Nel suo precedente articolo, come in quello ospitato da Avvenire, Paola Zerman non dice che la Commissione di palazzo Chigi aveva elaborato uno schema di disegno di legge in tema di “Statuto dei diritti della famiglia” al quale avevano dato adesione illustri personalità del diritto e della politica, un testo normativo che avrebbe risolto molti problemi, con facilità, il più delle volte senza oneri per il bilancio dello Stato.
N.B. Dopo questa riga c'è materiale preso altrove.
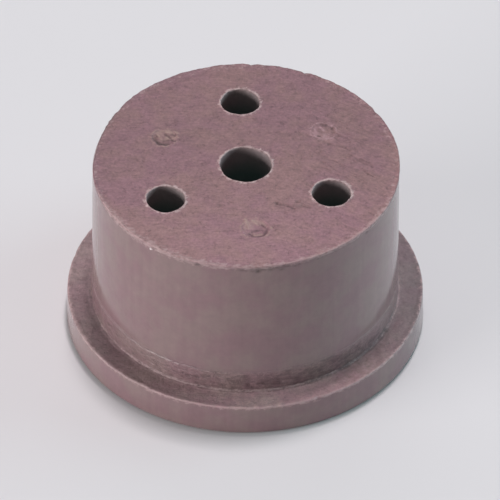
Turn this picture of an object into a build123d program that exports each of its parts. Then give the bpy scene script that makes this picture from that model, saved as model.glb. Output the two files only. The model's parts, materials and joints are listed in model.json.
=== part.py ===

Fu inopinatamente buttato a mare da chi, Gianfranco Fini, lo aveva voluto e sollecitato prima della “conversione” ad un’idea di destra radicale e anticlericale (come se la famiglia fosse un problema dei cattolici), che lo aveva portato a votare “no” nel referendum sulla procreazione assistita.

Una battaglia sulle politiche per la famiglia avrebbe dato un esito diverso alle elezioni del maggio 2006, perse per un pugno di voti, al termine di una legislatura nella quale neppure il cattolico Pierferdinando Casini aveva saputo imporsi sul tema delle politiche familiari al quale pure era stato sollecitato.

Errori su errori, dunque, incapacità di percepire i problemi veri della società difficile dei nostri tempi nei quali famiglia, lavoro, fisco e sicurezza sociale sono aspetti inscindibilmente connessi in funzione di un progresso solido ed equilibrato. Perché non prevalgano gli sprechi voluti dalle lobby di interessi privati e illeciti, resi evidenti da alcuni dati che non si possono ignorare: 200 miliardi annui di evasione fiscale, oltre 60 di sprechi e corruzione. Le cifre della vergogna.